DIRECTIVE: Take every line where the string "Blender" appears and copy it.

Items from a dataset
● ● ● ●

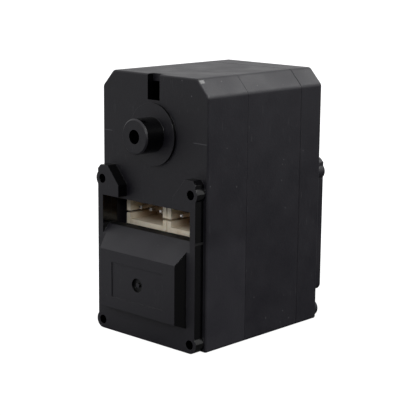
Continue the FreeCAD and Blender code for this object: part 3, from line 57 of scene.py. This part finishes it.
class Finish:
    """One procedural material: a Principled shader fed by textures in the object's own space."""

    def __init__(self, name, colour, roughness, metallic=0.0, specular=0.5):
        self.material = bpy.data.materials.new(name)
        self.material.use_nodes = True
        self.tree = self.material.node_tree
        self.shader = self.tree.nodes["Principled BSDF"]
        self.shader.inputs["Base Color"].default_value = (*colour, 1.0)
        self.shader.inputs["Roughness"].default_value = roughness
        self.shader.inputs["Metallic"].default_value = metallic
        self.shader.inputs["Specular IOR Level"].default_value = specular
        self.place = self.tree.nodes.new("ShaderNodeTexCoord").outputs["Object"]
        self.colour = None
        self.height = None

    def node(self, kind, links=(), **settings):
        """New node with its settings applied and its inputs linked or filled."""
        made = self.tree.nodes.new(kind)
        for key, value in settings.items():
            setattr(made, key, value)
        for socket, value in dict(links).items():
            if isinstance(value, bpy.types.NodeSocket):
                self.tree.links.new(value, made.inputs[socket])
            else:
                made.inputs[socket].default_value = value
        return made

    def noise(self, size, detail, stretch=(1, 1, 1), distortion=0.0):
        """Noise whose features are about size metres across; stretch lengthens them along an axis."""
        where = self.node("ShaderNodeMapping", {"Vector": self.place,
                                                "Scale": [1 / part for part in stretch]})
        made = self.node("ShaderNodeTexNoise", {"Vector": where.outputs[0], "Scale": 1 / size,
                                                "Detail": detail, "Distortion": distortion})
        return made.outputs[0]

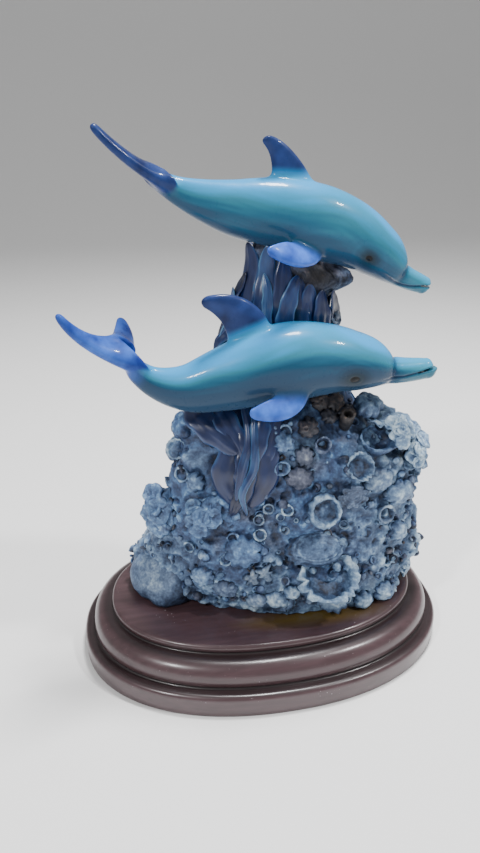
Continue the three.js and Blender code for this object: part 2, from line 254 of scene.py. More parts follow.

● ● ● ●

ANSWER TO THIS TASK:
Continue the FreeCAD and Blender code for this object: part 3, from line 57 of scene.py. This part finishes it.
Continue the three.js and Blender code for this object: part 2, from line 254 of scene.py. More parts follow.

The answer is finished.